The Journal Of Antiquities

Ancient Sites In Great Britain & Southern Ireland


Lyd Well, Kemble, Gloucestershire

Commentarii de Bello Gallico, an account writt...

(Photo credit: Wikipedia)

Os grid reference SO9896 9847. The ancient spring known as Lyd Well, Lydwell and sometimes the Roman Well is located in the corner of a field between the A433 (Tetbury road) and the A429 (Crudwell-Malmesbury road) about half a mile north of Kemble village. It is a short distance south of the old disused Thames and Severn canal, beside an area of trees and bushes and an old wind-pump. The name ‘Lyd’ is Old English and means ‘loud well’. In the dry, summer months it is difficult to find, but in a long wet spell of weather it is in full flow. This is now considered by historians to be the source of the river Thames, rather than at Thames Head 1 mile to the north-west where the water has given up the ghost and where all there is to be seen today is a small circle of stones on the ground and a hidden stone gulley close by. Even the reclining statue of ‘Old Father Thames’ had to be re-located from Thames Head to St John’s lock at Lechlade due to vandalism, in 1974; and a bit further north-west is Seven Springs on the river Chun, another possible source of the Thames? with at least 5 of the springs still evidently flowing into a large 8 foot-high stone-built pool. Here a latin inscription on a stone tablet claims that this is the actual true source: HIC TUUS O TAMESINE PATER SEPTEMGEMINUS FONS. The other problem being that there are several springs in this particular area just to add to the confusion, some of these are said to be at least 14 foot deep, and even as much as 30 feet deep in some cases.

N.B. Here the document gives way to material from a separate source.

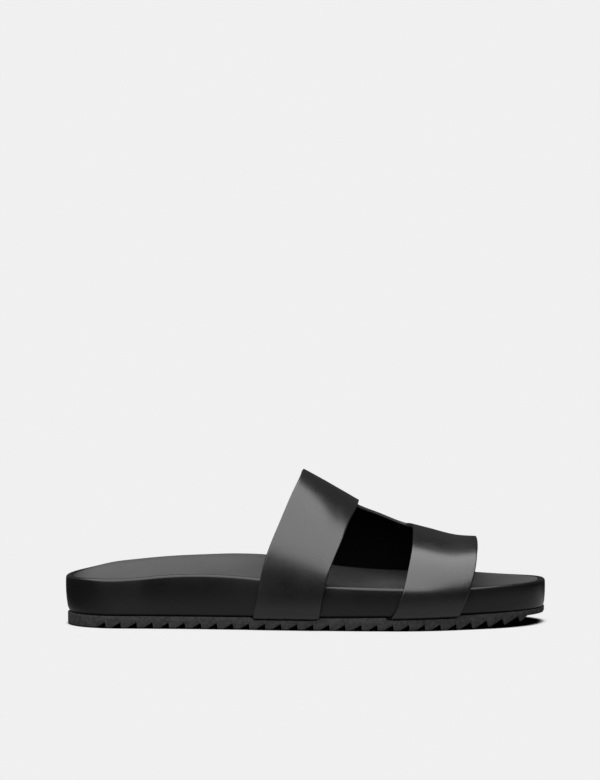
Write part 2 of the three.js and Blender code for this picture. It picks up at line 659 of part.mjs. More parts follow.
function upper() {
  const inner = innerGrid();
  const lift = GIRTH.map(liftOf);
  const wall = GIRTH.map(wallOf);
  const normal = inner.map((line, j) =>
    line.map((_, i) => {
      const after = Math.min(i + 1, COLUMN_COUNT);
      const above = Math.min(j + 1, inner.length - 1);
      const along = line[after].clone().sub(line[Math.max(i - 1, 0)]);
      const around = inner[above][i].clone().sub(inner[Math.max(j - 1, 0)][i]);
      return along.cross(around).normalize();
    }),
  );
  const at = (i, j, offset) => inner[j][i].clone().addScaledVector(normal[j][i], offset);

  // The leather between two offsets from the inner face, or nothing in the side opening
  const layerOf = (i, j) => {
    if (i < 0 || j < 0 || i >= COLUMN_COUNT || j >= GIRTH.length - 1) return null;
    if (i >= REAR_COLUMNS + PANEL_COLUMNS) return "front";
    if (i >= REAR_COLUMNS) return j >= PANEL_ROW ? "front" : null;
    return i >= SINGLE_COLUMNS && j >= PANEL_ROW ? "double" : "rear";
  };
  const low = (layer, j) => (layer === "rear" ? lift[j] : 0);
  const high = (layer, j) => (layer === "front" ? wall[j] : lift[j] + wall[j]);

  const faces = new Faces();
  // An upright face along the grid line from corner p to corner q, between two offsets each
  const upright = (p, q, lows, highs) => {
    const a = at(...p, lows[0]);
    const b = at(...q, lows[1]);
    const c = at(...q, highs[1]);
    const d = at(...p, highs[0]);
    const open = [highs[0] > lows[0], highs[1] > lows[1]];
    if (open[0] && open[1]) faces.quad(a, b, c, d);
    else if (open[0]) faces.triangle(a, b, d);
    else if (open[1]) faces.triangle(a, b, c);
  };
  // The faces of one cell's leather towards its neighbour over the line from p to q
  const border = (mine, other, p, q) => {
    const rows = [p[1], q[1]];
    if (!other) {
      upright(p, q, rows.map((j) => low(mine, j)), rows.map((j) => high(mine, j)));
      return;
    }
    const over = rows.map((j) => Math.min(high(mine, j), high(other, j)));
    upright(p, q, over, rows.map((j) => high(mine, j)));
    const under = rows.map((j) => Math.max(low(mine, j), low(other, j)));
    upright(p, q, rows.map((j) => low(mine, j)), under);
  };
  for (let j = 0; j < GIRTH.length - 1; j++) {
    for (let i = 0; i < COLUMN_COUNT; i++) {
      const layer = layerOf(i, j);
      if (!layer) continue;
      const cell = [[i, j], [i + 1, j], [i + 1, j + 1], [i, j + 1]];
      faces.quad(...cell.map(([a, b]) => at(a, b, high(layer, b))));
      faces.quad(...cell.map(([a, b]) => at(a, b, low(layer, b))).reverse());
      border(layer, layerOf(i, j - 1), cell[0], cell[1]);
      border(layer, layerOf(i + 1, j), cell[1], cell[2]);
      border(layer, layerOf(i, j + 1), cell[2], cell[3]);
      border(layer, layerOf(i - 1, j), cell[3], cell[0]);
    }
  }
  return piece("upper", faces.geometry(), 0x232323, 0.5);
}

// The sandal, centred across its widest pieces

const sandal = new THREE.Group();
sandal.add(outsole(), footbed(), insole(), upper());
const extent = new THREE.Box3().setFromObject(sandal);
for (const mesh of sandal.children) {
  mesh.position.set(-(extent.min.x + extent.max.x) / 2, -(extent.min.y + extent.max.y) / 2, 0);
}

export default sandal;
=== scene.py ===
"""Dresses the frame of a slide sandal: leather bands, footbed and insole on a ribbed sole."""

import math

import bmesh
import bpy
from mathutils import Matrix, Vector


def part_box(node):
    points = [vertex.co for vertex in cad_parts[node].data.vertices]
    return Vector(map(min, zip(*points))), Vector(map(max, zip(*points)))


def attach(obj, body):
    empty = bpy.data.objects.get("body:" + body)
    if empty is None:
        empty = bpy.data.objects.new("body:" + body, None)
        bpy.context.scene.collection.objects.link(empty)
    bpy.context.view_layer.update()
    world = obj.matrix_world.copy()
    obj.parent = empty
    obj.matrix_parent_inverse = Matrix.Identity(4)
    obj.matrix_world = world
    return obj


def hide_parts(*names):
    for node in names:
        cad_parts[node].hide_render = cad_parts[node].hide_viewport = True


bl_info = {
    "name": "Slide sandal",
    "version": (1, 0, 0),
    "blender": (4, 5, 0),
    "location": "View3D > Sidebar > Sandal",
    "description": "Builds a two-band leather slide sandal around its frame",
    "category": "Add Mesh",
}

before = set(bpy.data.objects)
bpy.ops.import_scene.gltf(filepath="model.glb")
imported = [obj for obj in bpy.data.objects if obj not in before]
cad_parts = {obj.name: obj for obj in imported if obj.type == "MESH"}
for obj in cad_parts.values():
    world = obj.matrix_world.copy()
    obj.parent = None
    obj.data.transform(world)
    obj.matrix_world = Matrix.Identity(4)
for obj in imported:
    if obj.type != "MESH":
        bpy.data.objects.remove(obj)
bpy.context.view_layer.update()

# Sizes that come from the frame, in metres
MM = 0.001
GAP = 0.3 * MM
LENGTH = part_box("footbed")[1].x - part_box("footbed")[0].x
SOLE_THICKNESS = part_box("footbed")[0].z - GAP

WELD = 0.01 * MM

LATERAL = -1
MEDIAL = 1
RIGHT_ANGLE = math.pi / 2


def table(columns, *rows):
    """A table with named columns, as one list for each column."""
    return {name: [row[k] for row in rows] for k, name in enumerate(columns.split())}


# Plan of the footbed: at is a share of the length, the rest are shares of the ball width
PLAN = table(
    "at spine lateral medial",
    (0.0, 0.0, 0.325, 0.32),
    (0.12, 0.0, 0.332, 0.327),
    (0.24, 0.0, 0.352, 0.332),
    (0.36, 0.0, 0.393, 0.337),
    (0.46, 0.005, 0.434, 0.372),
    (0.56, 0.015, 0.48, 0.429),
    (0.66, 0.036, 0.52, 0.465),
    (0.74, 0.061, 0.536, 0.46),
    (0.82, 0.09, 0.531, 0.425),
    (1.0, 0.12, 0.5, 0.37),
)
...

Cirencester (Corinium Dobunnorvum) Roman town and the Fosse Way are another 3 miles due north-east of Lyd Well and, so the theory is that Roman soldiers would have known this spring and may have even placed offerings into the water; certainly they would have drank of the once clear, cold water after a long march along the nearby Roman road, a short section of the Fosse Way linking up with Exeter (Isca Dumnoniorum) in the south-west of England and running in a north-easterly direction towards Lincoln (Lindum), which is now the section of the A433 road between Kemble Airfield and Cirencester. A number of objects of Roman antiquity have been found in the Thames. To the Romans the river was referred to as Tamesa or Tamesis – this being the first recorded account in ‘Commentarii De Bello Gallico’ the written work of Julius Caesar’s exploits in Britain in the early days of the Roman Empire (55-54 BC). But in the Celtic Age the river was probably a derivative name for Tame and Isis (Tameisis) old pagan gods or a single river divinity of myth and legend. The first ‘real’ record of Lyd Well comes from ‘The Doomsday Book‘ of 1086 AD.

Statue of Father Thames, alongside St John's L...

Old Father Thames,  Lechlade, (Photo credit: Wikipedia)

The spring called Lyd Well emerges from a large circular hole covered with an iron grate and flows out into an even larger stone-lined pool which is often overflowing or ‘positively gushing’ with water; the quickly flowing water then heads along a water course that gradually gets more and more noticeably like a stream and, after some miles forming something more like a river in one’s eyes towards Cricklade. In wet weather the gushing, thundering water is quite forceful and very loud – hence the name Lyd Well. Long ago the water was clear and, probably drinkable, but this is not the case today and it’s “not” advisable to drink it. I don’t know whether the water ever had any healing qualities, apart from being cold and crystal clear to drink when one was very thirsty – maybe up until the 17th century or earlier than that at least.

In the 16th century John Leland the noted royal antiquarian came to view the sources of the Thames and, later in the late 18th century William Combe also viewed these river sources and wrote about them in his celebrated work ‘History of the Pricipal Rivers of Great Britain’ (1794). No doubt other notary people from the last two hundred years or so have also tried to find the true source of the river Thames.

Sources:

Prichard, Mari & Carpenter, Humphrey., A Thames Companion, (2nd edition), Oxford University Press, Oxford, 1981.

Bord, Janet & Colin., Sacred Waters, Paladin (Grafton Books), London, 1986.

Combe, William., History of the Principal Rivers of Great Britain, John & Josiah Boydell, London, 1794.